§ **Your task**:
Only the lines from the one holding "const bed = new THREE.Group();" through the one holding "bpy.context.scene.collection.objects.link(empty)" are to be retyped, exactly as they appear, with both boundary lines included.

§ **Record excerpts**:
● ● ● ●
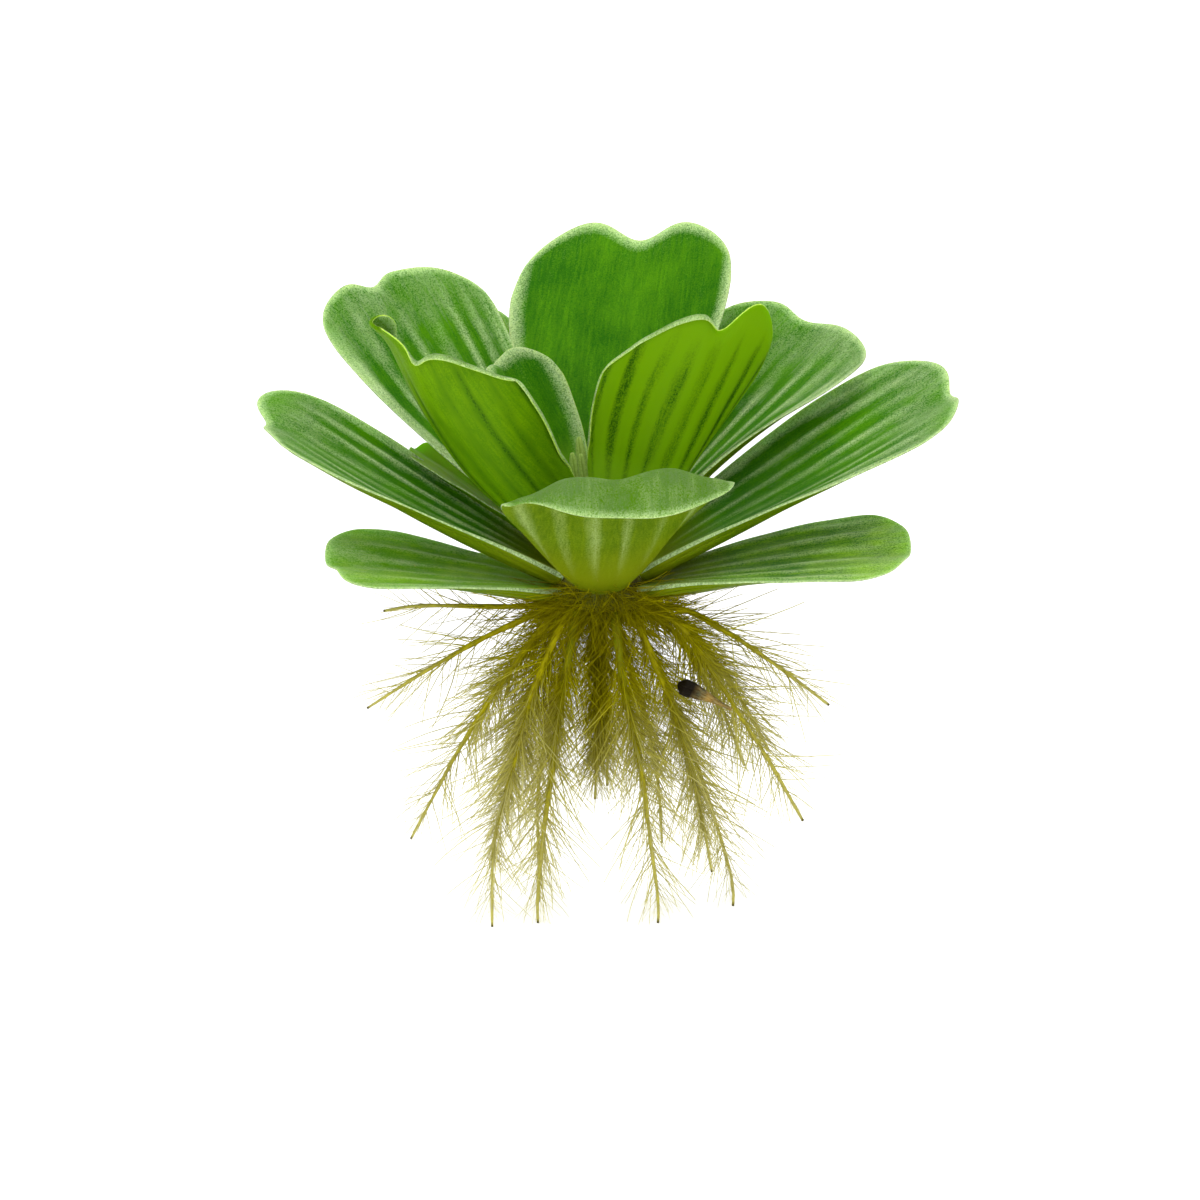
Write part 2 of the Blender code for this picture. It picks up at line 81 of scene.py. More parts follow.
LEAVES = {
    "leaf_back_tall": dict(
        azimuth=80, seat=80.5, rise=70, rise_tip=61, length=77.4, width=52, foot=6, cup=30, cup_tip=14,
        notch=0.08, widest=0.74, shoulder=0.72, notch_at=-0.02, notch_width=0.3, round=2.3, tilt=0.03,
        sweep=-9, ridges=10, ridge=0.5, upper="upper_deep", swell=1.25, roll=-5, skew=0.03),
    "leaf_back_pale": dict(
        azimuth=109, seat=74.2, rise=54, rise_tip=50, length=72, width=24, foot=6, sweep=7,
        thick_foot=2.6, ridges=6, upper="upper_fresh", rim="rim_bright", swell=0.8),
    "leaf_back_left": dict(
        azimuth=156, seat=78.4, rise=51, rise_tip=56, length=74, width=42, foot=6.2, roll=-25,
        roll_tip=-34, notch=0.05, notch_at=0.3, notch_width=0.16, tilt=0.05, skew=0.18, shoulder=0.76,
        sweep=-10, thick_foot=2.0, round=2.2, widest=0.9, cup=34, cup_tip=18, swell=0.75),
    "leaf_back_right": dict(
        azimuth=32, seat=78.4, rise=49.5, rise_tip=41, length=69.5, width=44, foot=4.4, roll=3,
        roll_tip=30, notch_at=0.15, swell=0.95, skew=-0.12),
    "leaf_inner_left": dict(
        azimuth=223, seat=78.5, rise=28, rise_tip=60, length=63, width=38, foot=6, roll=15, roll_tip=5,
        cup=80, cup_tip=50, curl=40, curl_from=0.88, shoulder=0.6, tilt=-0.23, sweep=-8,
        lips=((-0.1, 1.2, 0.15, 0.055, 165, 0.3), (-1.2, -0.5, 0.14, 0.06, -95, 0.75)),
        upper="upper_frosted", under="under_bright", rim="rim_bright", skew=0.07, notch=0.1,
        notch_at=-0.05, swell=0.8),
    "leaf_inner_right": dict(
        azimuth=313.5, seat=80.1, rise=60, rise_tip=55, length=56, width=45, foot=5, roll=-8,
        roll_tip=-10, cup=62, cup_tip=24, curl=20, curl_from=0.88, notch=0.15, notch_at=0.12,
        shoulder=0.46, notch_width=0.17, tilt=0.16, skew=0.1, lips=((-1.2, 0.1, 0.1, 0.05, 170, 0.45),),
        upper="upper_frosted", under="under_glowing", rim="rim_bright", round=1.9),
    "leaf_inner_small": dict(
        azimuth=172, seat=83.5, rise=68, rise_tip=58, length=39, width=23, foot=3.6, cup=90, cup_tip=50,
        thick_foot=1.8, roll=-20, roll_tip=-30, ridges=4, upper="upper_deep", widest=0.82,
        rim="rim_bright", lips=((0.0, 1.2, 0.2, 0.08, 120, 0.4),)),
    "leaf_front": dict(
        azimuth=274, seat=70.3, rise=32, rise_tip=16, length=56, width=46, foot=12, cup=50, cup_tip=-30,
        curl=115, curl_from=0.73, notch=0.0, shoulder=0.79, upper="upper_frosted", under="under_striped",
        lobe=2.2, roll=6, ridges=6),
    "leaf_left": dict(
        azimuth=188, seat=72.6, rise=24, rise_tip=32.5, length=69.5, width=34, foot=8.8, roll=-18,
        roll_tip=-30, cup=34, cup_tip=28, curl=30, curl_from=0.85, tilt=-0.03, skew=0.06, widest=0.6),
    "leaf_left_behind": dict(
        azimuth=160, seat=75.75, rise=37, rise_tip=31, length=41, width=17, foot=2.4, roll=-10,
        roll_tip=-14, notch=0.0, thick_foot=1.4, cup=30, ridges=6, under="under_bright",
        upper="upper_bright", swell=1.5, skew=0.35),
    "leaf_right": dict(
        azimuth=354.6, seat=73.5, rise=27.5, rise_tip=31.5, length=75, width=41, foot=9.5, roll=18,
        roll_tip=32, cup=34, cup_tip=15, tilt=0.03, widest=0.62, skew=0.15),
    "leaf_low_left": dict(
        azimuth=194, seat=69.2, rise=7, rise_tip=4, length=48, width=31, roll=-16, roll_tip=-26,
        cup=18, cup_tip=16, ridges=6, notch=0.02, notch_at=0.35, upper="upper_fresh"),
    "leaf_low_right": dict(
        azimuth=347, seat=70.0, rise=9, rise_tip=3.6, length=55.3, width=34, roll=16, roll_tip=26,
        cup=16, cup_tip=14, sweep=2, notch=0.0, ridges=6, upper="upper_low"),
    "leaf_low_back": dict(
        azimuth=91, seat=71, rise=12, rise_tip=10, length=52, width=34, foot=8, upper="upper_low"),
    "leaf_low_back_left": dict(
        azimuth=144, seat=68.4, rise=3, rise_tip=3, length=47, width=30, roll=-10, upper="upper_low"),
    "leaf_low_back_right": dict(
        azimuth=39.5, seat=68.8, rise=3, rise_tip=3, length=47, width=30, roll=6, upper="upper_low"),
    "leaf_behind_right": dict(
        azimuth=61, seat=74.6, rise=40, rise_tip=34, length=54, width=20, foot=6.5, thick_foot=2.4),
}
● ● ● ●
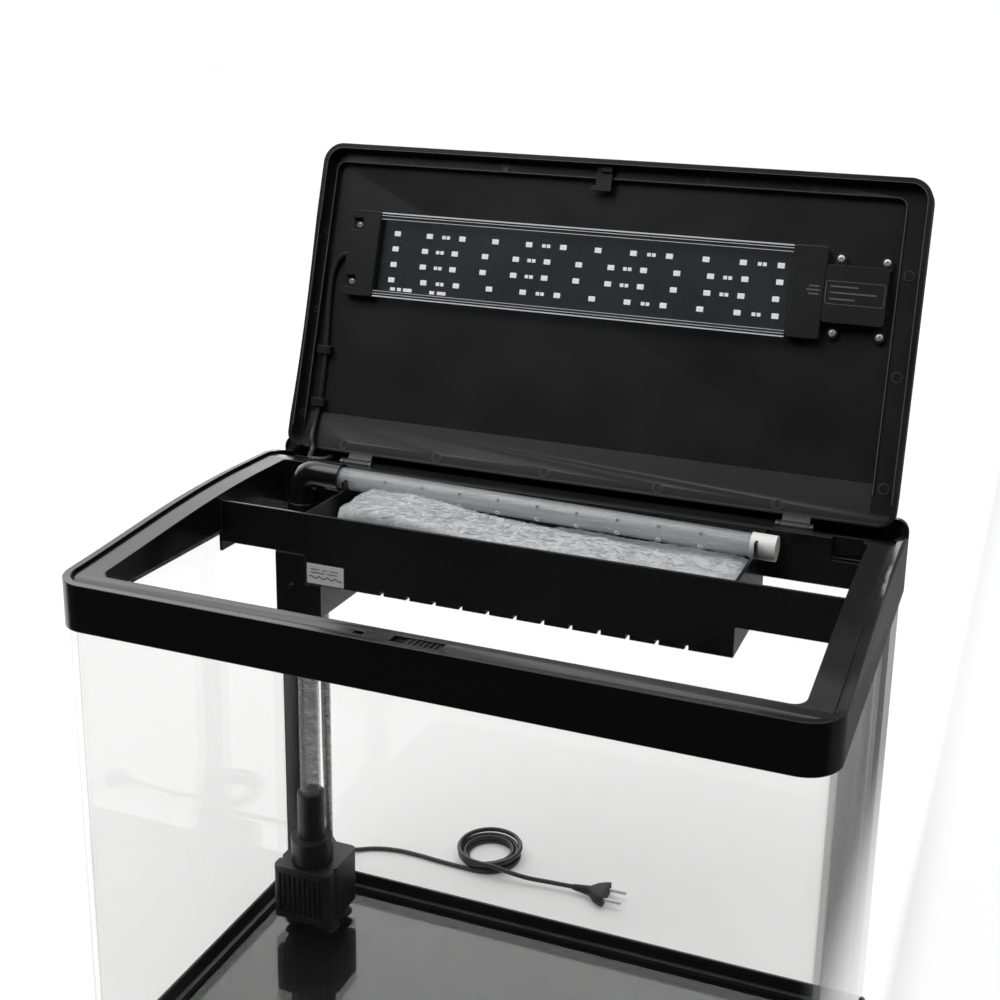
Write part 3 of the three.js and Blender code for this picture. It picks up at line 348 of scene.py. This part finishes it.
● ● ● ●
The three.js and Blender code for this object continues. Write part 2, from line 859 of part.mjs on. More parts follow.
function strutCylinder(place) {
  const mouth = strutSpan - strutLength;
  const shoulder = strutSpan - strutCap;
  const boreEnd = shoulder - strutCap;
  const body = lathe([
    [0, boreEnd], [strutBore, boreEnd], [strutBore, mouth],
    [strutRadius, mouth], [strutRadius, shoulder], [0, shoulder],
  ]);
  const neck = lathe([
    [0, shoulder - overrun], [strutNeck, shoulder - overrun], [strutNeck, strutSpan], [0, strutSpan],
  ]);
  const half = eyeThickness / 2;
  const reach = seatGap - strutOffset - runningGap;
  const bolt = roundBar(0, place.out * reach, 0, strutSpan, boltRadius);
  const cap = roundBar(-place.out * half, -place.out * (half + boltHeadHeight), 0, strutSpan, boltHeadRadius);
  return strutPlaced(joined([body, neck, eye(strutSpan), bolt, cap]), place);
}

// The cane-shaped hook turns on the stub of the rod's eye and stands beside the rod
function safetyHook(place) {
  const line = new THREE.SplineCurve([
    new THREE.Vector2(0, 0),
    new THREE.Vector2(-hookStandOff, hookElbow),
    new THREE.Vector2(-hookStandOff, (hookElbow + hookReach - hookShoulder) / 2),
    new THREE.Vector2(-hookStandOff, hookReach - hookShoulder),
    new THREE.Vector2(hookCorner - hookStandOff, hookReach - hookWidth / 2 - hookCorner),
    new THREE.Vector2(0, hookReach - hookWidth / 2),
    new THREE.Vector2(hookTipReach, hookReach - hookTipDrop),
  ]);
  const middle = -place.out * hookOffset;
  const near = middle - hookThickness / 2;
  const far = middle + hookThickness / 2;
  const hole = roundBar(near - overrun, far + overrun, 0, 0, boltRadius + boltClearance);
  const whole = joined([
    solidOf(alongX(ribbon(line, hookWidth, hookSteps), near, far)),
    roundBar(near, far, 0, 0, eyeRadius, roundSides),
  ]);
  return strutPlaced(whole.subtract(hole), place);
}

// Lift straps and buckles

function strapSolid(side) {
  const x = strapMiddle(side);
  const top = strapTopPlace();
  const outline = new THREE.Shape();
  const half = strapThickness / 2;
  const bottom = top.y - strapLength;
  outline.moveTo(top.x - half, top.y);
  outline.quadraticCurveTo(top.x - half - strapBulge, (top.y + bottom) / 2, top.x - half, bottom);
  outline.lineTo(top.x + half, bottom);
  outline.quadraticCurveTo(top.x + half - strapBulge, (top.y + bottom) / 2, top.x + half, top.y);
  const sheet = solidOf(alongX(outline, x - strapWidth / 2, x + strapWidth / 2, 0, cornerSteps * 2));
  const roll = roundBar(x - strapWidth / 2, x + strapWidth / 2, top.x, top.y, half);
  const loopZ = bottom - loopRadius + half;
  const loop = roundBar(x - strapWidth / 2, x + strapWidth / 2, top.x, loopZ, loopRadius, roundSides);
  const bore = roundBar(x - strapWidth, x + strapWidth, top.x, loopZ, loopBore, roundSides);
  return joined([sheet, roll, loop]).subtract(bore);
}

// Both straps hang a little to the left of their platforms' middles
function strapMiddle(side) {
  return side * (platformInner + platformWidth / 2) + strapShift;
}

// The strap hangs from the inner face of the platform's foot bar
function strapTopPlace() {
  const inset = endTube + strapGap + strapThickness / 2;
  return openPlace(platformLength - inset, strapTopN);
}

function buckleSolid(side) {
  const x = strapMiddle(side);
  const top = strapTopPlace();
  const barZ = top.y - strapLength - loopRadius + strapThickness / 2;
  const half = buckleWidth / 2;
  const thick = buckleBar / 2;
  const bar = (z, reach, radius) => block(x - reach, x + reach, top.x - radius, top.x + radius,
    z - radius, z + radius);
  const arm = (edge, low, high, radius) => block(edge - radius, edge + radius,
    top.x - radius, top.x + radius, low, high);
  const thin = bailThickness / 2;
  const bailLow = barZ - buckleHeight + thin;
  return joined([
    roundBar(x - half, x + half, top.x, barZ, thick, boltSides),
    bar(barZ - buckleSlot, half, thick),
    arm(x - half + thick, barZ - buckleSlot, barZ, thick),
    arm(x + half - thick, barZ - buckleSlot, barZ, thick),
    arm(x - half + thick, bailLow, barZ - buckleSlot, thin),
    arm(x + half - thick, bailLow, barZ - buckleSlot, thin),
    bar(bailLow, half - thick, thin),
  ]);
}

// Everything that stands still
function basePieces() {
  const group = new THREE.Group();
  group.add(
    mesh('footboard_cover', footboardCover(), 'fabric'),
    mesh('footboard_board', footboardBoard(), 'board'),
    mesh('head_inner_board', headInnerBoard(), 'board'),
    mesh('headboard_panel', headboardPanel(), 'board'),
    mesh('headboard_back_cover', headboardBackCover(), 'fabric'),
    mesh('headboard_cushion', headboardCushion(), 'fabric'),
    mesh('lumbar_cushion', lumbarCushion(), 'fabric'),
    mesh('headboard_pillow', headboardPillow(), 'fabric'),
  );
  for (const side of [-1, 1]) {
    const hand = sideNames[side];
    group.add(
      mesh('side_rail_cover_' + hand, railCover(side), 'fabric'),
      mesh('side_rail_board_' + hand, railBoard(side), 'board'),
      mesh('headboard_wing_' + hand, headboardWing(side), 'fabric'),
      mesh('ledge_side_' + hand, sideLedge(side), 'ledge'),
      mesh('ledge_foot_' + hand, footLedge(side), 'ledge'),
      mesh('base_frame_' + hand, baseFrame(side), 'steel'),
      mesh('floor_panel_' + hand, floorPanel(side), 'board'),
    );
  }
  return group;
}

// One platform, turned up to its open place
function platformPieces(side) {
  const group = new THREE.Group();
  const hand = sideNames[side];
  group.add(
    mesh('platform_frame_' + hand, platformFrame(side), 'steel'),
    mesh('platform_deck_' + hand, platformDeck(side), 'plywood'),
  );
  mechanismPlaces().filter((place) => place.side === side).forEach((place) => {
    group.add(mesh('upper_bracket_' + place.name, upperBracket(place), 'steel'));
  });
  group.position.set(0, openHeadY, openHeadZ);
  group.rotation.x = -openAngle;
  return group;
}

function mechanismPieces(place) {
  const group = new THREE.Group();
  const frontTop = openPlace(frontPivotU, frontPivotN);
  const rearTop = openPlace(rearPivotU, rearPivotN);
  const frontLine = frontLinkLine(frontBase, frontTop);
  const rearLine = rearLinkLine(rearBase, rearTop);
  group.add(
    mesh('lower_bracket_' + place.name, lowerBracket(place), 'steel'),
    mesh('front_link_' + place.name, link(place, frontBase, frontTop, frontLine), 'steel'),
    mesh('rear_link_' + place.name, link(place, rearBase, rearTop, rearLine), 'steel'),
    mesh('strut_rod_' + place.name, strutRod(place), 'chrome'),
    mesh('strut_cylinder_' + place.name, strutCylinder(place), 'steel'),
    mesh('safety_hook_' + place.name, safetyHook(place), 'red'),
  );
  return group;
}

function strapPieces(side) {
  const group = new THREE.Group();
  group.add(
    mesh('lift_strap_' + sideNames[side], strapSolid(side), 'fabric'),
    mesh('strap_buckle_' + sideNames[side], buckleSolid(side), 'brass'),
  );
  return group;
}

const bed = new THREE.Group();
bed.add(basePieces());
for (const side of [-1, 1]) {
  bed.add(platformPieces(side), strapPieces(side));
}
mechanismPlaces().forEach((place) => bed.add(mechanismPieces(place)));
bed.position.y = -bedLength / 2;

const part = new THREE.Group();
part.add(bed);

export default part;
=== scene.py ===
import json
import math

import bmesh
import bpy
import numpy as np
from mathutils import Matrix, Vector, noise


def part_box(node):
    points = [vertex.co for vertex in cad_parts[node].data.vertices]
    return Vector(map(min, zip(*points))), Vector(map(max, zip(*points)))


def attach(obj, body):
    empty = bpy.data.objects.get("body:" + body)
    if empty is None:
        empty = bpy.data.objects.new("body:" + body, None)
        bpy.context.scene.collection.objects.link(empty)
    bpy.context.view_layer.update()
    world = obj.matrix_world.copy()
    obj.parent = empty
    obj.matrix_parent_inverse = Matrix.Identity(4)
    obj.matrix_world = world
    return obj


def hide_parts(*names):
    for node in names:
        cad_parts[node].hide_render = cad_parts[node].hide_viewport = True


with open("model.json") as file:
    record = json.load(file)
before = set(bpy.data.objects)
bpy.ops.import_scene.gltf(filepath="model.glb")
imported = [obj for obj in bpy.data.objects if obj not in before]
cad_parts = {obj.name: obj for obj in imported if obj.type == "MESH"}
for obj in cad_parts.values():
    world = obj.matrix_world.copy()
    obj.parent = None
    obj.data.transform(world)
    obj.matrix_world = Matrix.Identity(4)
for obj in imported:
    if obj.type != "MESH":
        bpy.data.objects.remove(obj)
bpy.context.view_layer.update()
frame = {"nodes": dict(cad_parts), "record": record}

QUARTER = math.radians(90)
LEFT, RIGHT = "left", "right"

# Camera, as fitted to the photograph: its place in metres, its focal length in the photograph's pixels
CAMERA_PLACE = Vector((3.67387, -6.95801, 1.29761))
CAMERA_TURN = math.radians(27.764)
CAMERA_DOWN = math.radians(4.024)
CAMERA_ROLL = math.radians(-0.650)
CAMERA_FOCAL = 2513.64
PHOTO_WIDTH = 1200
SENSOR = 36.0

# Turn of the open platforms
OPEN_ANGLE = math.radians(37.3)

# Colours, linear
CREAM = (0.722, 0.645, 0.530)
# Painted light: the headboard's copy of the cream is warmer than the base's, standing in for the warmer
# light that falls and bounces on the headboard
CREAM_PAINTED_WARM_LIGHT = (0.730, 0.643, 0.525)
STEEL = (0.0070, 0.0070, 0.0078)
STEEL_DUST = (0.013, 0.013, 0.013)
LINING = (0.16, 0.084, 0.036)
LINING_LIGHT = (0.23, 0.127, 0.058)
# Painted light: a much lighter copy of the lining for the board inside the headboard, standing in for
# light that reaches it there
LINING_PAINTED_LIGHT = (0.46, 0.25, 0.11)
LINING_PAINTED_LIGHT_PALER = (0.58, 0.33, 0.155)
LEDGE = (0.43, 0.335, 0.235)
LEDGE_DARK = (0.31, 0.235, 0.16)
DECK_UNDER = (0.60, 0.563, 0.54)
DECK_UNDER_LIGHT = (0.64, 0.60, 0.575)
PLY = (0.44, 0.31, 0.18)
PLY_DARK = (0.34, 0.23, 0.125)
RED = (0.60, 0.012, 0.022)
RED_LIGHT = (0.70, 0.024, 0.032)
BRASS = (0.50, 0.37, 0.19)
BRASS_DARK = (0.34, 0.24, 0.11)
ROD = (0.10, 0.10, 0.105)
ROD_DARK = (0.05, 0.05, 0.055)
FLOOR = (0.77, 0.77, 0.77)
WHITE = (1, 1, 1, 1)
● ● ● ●
§ **The reply**:
const bed = new THREE.Group();
bed.add(basePieces());
for (const side of [-1, 1]) {
  bed.add(platformPieces(side), strapPieces(side));
}
mechanismPlaces().forEach((place) => bed.add(mechanismPieces(place)));
bed.position.y = -bedLength / 2;

const part = new THREE.Group();
part.add(bed);

export default part;
=== scene.py ===
import json
import math

import bmesh
import bpy
import numpy as np
from mathutils import Matrix, Vector, noise


def part_box(node):
    points = [vertex.co for vertex in cad_parts[node].data.vertices]
    return Vector(map(min, zip(*points))), Vector(map(max, zip(*points)))


def attach(obj, body):
    empty = bpy.data.objects.get("body:" + body)
    if empty is None:
        empty = bpy.data.objects.new("body:" + body, None)
        bpy.context.scene.collection.objects.link(empty)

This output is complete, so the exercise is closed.